A Citrix migration risk assessment is a structured review of what your Citrix environment actually does and what would break if you moved it to another platform. It inventories applications and their dependencies, peripherals, identity and access integration, performance sensitive workloads, and the commercial exposure of reducing Citrix counts. The output is a clear picture of which workloads move cleanly, which need remediation, and which may not move at all.

What usually breaks when you leave Citrix?

The most common break points are legacy and latency sensitive applications, peripheral and device dependencies such as printing, scanning, and specialist hardware, identity and access integration that was built around Citrix, and protocol level performance for graphics or real time workloads.
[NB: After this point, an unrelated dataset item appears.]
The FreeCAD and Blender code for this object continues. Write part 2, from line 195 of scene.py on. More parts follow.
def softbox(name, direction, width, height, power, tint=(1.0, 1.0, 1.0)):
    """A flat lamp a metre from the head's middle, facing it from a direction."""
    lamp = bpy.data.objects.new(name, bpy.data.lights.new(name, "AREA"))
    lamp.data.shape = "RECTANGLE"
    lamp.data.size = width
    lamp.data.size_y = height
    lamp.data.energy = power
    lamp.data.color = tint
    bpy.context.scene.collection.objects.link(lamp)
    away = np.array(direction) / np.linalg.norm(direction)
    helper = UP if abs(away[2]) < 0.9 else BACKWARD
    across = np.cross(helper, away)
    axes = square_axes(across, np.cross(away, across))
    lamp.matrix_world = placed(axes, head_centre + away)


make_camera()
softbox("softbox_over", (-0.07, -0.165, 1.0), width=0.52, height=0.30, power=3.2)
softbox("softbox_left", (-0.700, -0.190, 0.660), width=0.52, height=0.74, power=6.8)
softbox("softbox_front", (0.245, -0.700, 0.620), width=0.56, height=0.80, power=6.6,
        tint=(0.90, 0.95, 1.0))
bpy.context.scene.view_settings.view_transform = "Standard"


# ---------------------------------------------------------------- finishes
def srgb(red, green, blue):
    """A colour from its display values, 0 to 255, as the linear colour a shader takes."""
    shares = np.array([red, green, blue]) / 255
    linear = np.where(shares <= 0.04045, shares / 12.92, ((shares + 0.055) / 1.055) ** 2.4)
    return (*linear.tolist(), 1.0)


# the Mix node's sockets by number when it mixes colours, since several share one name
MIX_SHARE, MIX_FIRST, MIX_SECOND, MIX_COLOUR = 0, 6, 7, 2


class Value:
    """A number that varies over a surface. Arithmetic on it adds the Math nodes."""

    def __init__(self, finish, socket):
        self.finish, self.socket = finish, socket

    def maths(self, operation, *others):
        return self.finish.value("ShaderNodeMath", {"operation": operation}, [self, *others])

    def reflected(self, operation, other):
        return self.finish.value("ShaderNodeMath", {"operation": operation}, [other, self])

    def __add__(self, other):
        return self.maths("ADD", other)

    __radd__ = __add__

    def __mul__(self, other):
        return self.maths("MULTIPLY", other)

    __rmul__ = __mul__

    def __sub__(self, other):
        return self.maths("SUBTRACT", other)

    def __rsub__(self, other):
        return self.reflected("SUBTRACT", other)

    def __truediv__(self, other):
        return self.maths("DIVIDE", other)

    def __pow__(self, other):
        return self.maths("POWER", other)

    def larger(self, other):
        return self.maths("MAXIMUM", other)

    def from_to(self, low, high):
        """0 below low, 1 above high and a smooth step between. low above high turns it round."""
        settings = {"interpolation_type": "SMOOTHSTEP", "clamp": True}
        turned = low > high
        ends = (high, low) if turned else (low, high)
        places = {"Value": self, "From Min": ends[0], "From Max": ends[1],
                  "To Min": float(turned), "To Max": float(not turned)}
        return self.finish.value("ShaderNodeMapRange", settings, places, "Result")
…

None of these is necessarily fatal, but each one that is missed in planning becomes a costly surprise during cutover.

Does a migration risk assessment mean we have to leave Citrix?

No. The assessment is a decision tool, not a commitment. It tells you whether an exit is realistic and what it would cost in risk and remediation, which is exactly the information you need either to proceed, to plan a partial exit, or to stay with a clearer view of your leverage. Many organizations run the assessment and use it to negotiate rather than to migrate.

How does audit risk factor into a Citrix migration?

Reducing Citrix counts to wind down an estate can prompt a compliance review, and a surprise true up or audit finding mid migration can erase a large part of the projected saving. A sound migration risk assessment treats audit exposure as a first class risk, carries a provision for it, and coordinates the exit with audit defense rather than running the two separately.

When should we run a Citrix migration risk assessment?

Run it well before a renewal decision, ideally twelve months out, so the findings can inform both the exit business case and the negotiation. As of 2026, with Cloud Software Group renewal increases widely reported between 50% and 200%, the assessment is most valuable when there is still time to act on it, whether that means migrating, planning a partial exit, or using the credible option as leverage.